Accélérer la transition... vers le modèle locatif

 

Les distributeurs ne seront pas les grands gagnants sur le long terme. Les clients qui apprécient posséder leur voiture vont être orientés vers le modèle locatif. Et à ce jeu, les banques, qu'elles soient indépendantes ou captives, tireront profit.

 

"Les constructeurs, notamment européens, veulent développer le leasing VO pour générer des revenus sur l’ensemble du cycle de vie du véhicule. Ce dispositif va probablement accélérer cette tendance, analyse le consultant de Deloitte. Les gens hésitent à acheter des voitures électriques par crainte de l'obsolescence technologique et l'usure des batteries. Le leasing est souvent le moyen de contourner le problème.
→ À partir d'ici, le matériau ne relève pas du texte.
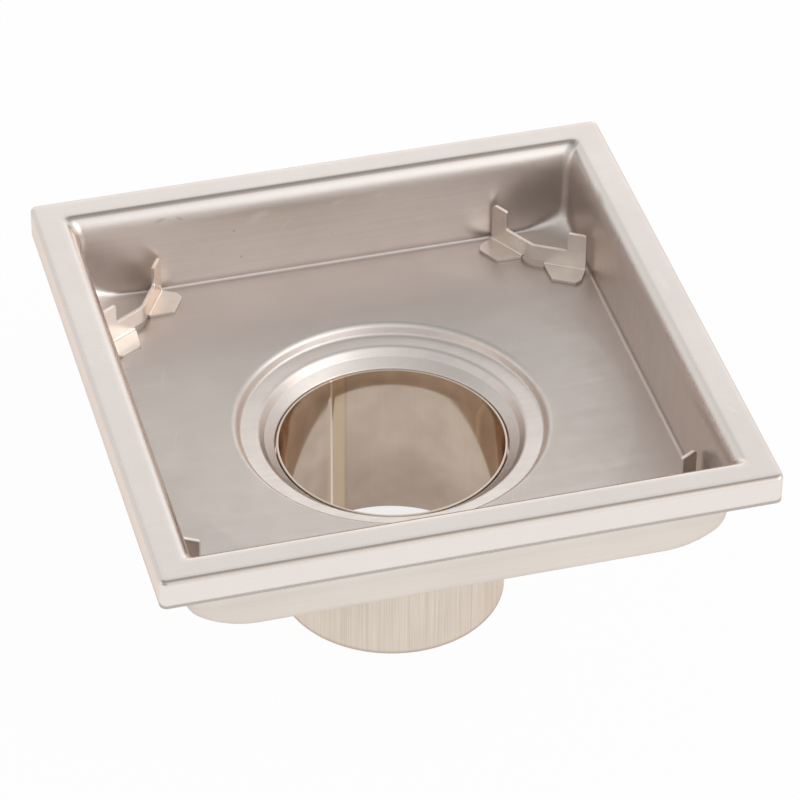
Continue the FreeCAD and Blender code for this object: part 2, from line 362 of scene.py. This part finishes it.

Cela va lever leurs appréhensions".

 

A lire aussi : L'Avere s'intéresse au marché des voitures électriques d'occasion

 

Les volumes en jeu ne devraient pas être suffisamment élevés pour impacter le marché de la revente dans les grandes largeurs. Toutefois, le gouvernement, par cette réorientation de l'aide, valide le modèle d'affaires que les organismes financiers souhaitent appliquer de plus en plus, celui de la location VO.

 

Aurait-il fallu soutenir les voitures hybrides rechargeables ? Les avis divergent. Pour les distributeurs, cela aurait permis d'écouler des voitures à l'attractivité moindre. "L'autonomie des batteries s'est améliorée et des moteurs comme l'E-Tech de Renault acceptent l'E85. Les Français auraient compris leur intérêt économique", défend ce mandataire. "Nous perdons de l'argent sur ces voitures qui ont été subventionnées autrefois. Il aurait été logique de les inclure pour boucler la boucle", rebondit son confrère.